During the course of the development of a B2B/EDI Framework for one of our Acumatica customers, we ended up finding many suitable areas that would benefit by caching. The framework we developed is used for synchronizing data and documents from external sources to Acumatica or vice versa. It uses lots of configuration data that once setup, will most likely not change for a long time. The approach we took allowed us to create many small message/data processors all called in a given sequence and these numerous processors are typically specialized in doing one thing and one thing only, similar to chefs in a kitchen, where one is responsible for grilling, the other for sauce, one for salads, one for pastries, one for cutting meat, etc. The processors are stateless and are installed (by using Reflection discovery) during the publishing of the customization and are tied to a small configuration row. In the context of message processing, we also use numerous transformations and data conversion mechanisms which are all user-configurable.

Given the sheer volume of transactions and transformations, we needed a way to call those processors/conversions in rapid succession without incurring the cost of DB queries. Furthermore, for the outbound message template definitions, we needed to extract the various tables and fields used by the system graphs to allow us to quickly read them to generate an outbound template which is the key driver of the outbound transactions.

THE SLOT MECHANISM

The caching mechanism in this case is the one found in the PX.Data.PXDatabase class. What is so special about the slot-caching mechanism:

Stores your data in thread safe dictionaries
Stores data by your defined key so you can restrict who accesses your cached data
Can store and retrieve data selectively using a Parameter (a class/type to represent and access a subset of the data)
Stores data by company (each has its own cache)
Automatically calls a Prefetch delegate on the first access to cached data
Automatically monitors dependent tables (that you configure) and will reset the cache when someone has updated one of the dependent tables
Automatically handles the cluster mode (uses of dependent tables across clusters).

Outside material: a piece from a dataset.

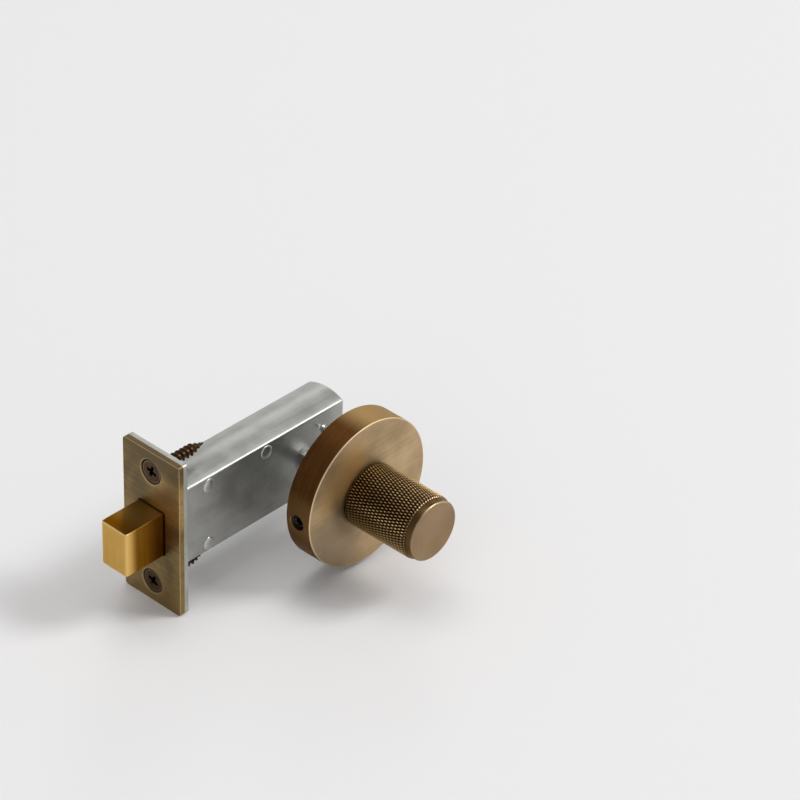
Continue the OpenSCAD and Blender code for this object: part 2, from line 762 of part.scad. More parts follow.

Let’s take a look at the various methods used in this particular case in our code:

GIST: https://gist.github.com/ste-bel/45a9e58f89054a70a76520137e825322

TABLES INVOLVED

In the next section, we will take a look at some of the tables involved in the caching of the B2B Framework.

To Cache or Not to Cache?

THE CODE

A POCO to store/organize my data

First, I create a POCO to store my cached data. Acumatica does not recommend creating constructors in DACs and they are quite heavy in nature. Therefore, I prefer to use my own lightweight POCOs. I also implement IEquatable<> and override GetHashCode() so that my searches are more efficient.

GIST: https://gist.github.com/ste-bel/cd07f0bc9810b11ead1aafa818606765

A helper class to store and search for data

Second, I create a helper class to simplify the code loading and searching of the data. I can also encapsulate and improve my search algorithm without disturbing other code. You can see this piece of code as a data bucket. You could also use a hierarchy of helpers/buckets in order to bubble up searches and reduce your overall coupling from the code using the initial helper.

GIST: https://gist.github.com/ste-bel/26088249b9b584fce94af07631c7393c

The slot data loader

The last piece of code you create a class implementing IPrefetchable to read the data by using the PXDatabase methods without the need for a graph. I also use a dictionary to store my helpers/buckets and subdivide my data in this case by some key such as a ConversionID or a ClassID.

In my Prefetch method, I clear my helper dictionary then I read the data and I populate my dictionary with all the helpers.

Afterwards, I provide some static methods to retrieve helpers by their ID and I use the helper to search for data.

GIST: https://gist.github.com/ste-bel/c3d8a380c88d5ff71fbc6102d4d9539a

The data loader usage

To use the data loader, you simply talk to your loader to get the helper, then you use the helper to convert the data.

GIST: https://gist.github.com/ste-bel/96f6b77a93c14ed8cd70db21b4bfab92

CONCLUSION

At first, it may seem like a lot of work to cache and retrieve data. However, once you get used to it, you can do this type of code in half an hour and the improvement of speed is considerable. By using the Yaql classes (Yet another Query Language), you can also read more than one table and use complicated conditions.

See this GIST for more details: https://gist.github.com/ste-bel/a27c51dd4234d88c7d098b161b3d9386

I wish you well in your caching endeavors and happy coding!